Give every line of the material again, exactly as written.
·····
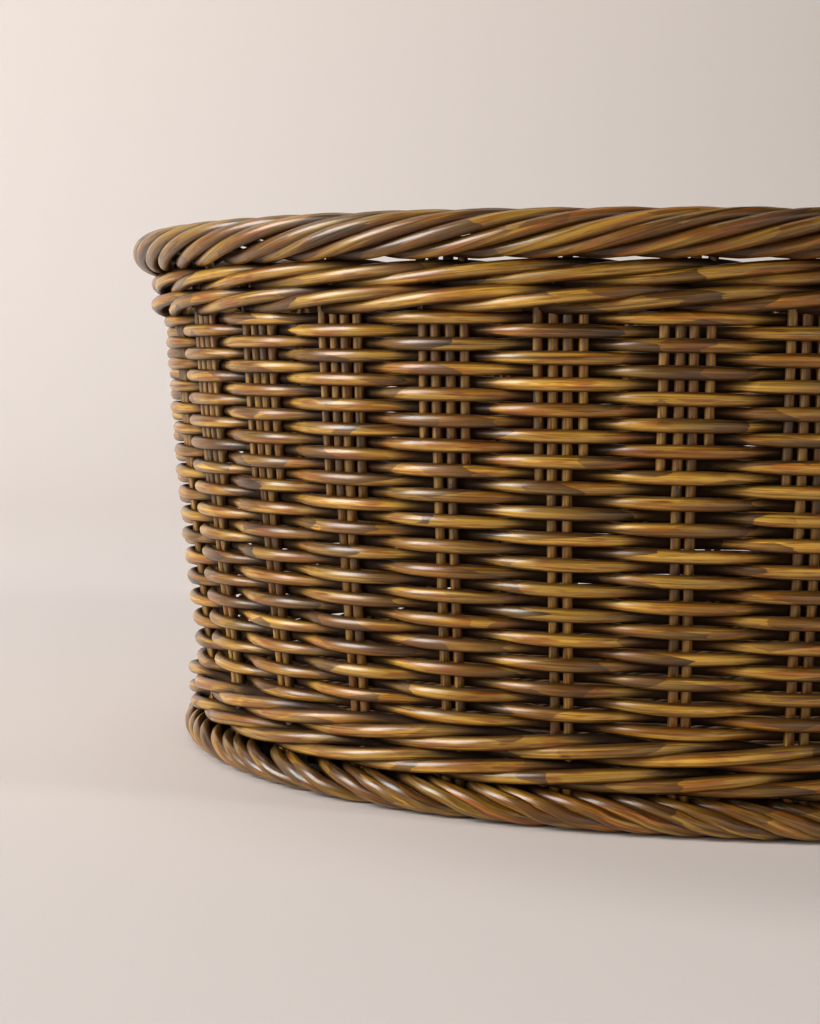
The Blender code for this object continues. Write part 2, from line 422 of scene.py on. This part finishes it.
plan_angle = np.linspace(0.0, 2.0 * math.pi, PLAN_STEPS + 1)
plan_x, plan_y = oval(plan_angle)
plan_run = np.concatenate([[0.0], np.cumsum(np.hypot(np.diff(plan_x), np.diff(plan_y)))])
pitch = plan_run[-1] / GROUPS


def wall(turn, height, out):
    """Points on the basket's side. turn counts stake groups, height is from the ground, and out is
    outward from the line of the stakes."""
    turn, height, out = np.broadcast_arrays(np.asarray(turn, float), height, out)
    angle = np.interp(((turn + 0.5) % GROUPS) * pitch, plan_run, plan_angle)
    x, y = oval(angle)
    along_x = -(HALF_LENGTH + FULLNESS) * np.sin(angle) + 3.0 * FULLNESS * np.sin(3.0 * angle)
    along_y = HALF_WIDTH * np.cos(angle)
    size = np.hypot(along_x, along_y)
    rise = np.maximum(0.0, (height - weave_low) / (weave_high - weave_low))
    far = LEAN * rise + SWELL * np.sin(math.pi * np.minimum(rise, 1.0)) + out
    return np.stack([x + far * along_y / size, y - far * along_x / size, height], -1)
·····
- Reply
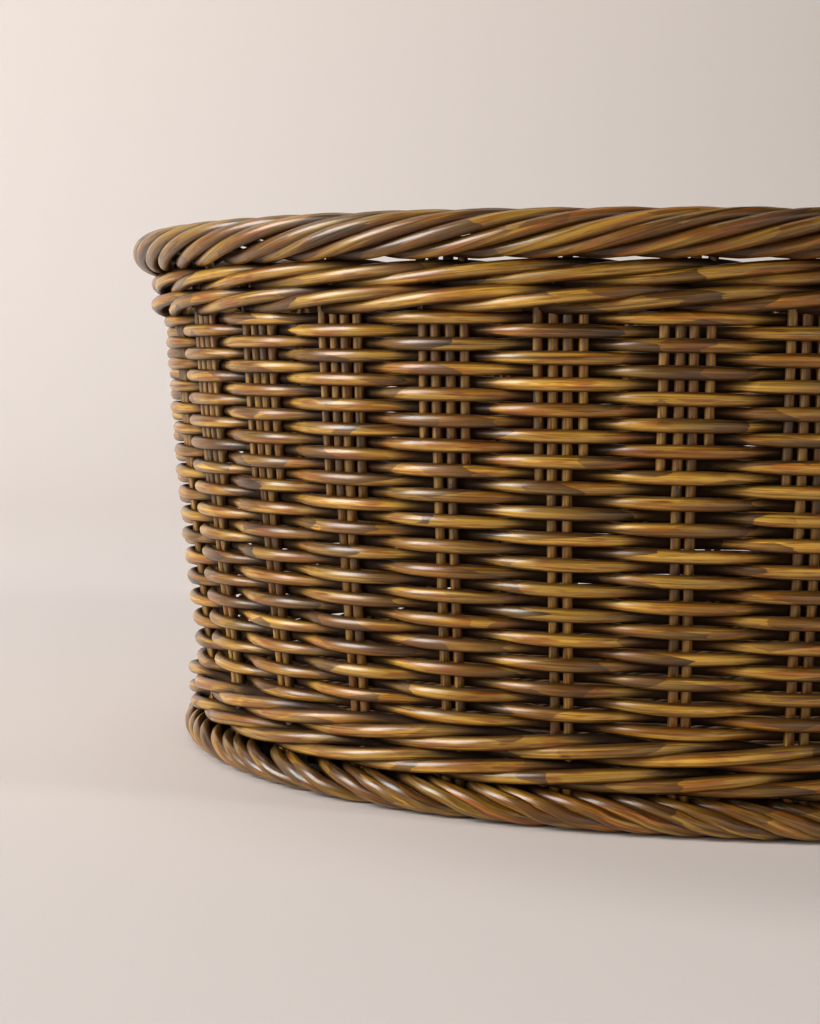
The Blender code for this object continues. Write part 2, from line 422 of scene.py on. This part finishes it.
plan_angle = np.linspace(0.0, 2.0 * math.pi, PLAN_STEPS + 1)
plan_x, plan_y = oval(plan_angle)
plan_run = np.concatenate([[0.0], np.cumsum(np.hypot(np.diff(plan_x), np.diff(plan_y)))])
pitch = plan_run[-1] / GROUPS


def wall(turn, height, out):
    """Points on the basket's side. turn counts stake groups, height is from the ground, and out is
    outward from the line of the stakes."""
    turn, height, out = np.broadcast_arrays(np.asarray(turn, float), height, out)
    angle = np.interp(((turn + 0.5) % GROUPS) * pitch, plan_run, plan_angle)
    x, y = oval(angle)
    along_x = -(HALF_LENGTH + FULLNESS) * np.sin(angle) + 3.0 * FULLNESS * np.sin(3.0 * angle)
    along_y = HALF_WIDTH * np.cos(angle)
    size = np.hypot(along_x, along_y)
    rise = np.maximum(0.0, (height - weave_low) / (weave_high - weave_low))
    far = LEAN * rise + SWELL * np.sin(math.pi * np.minimum(rise, 1.0)) + out
    return np.stack([x + far * along_y / size, y - far * along_x / size, height], -1)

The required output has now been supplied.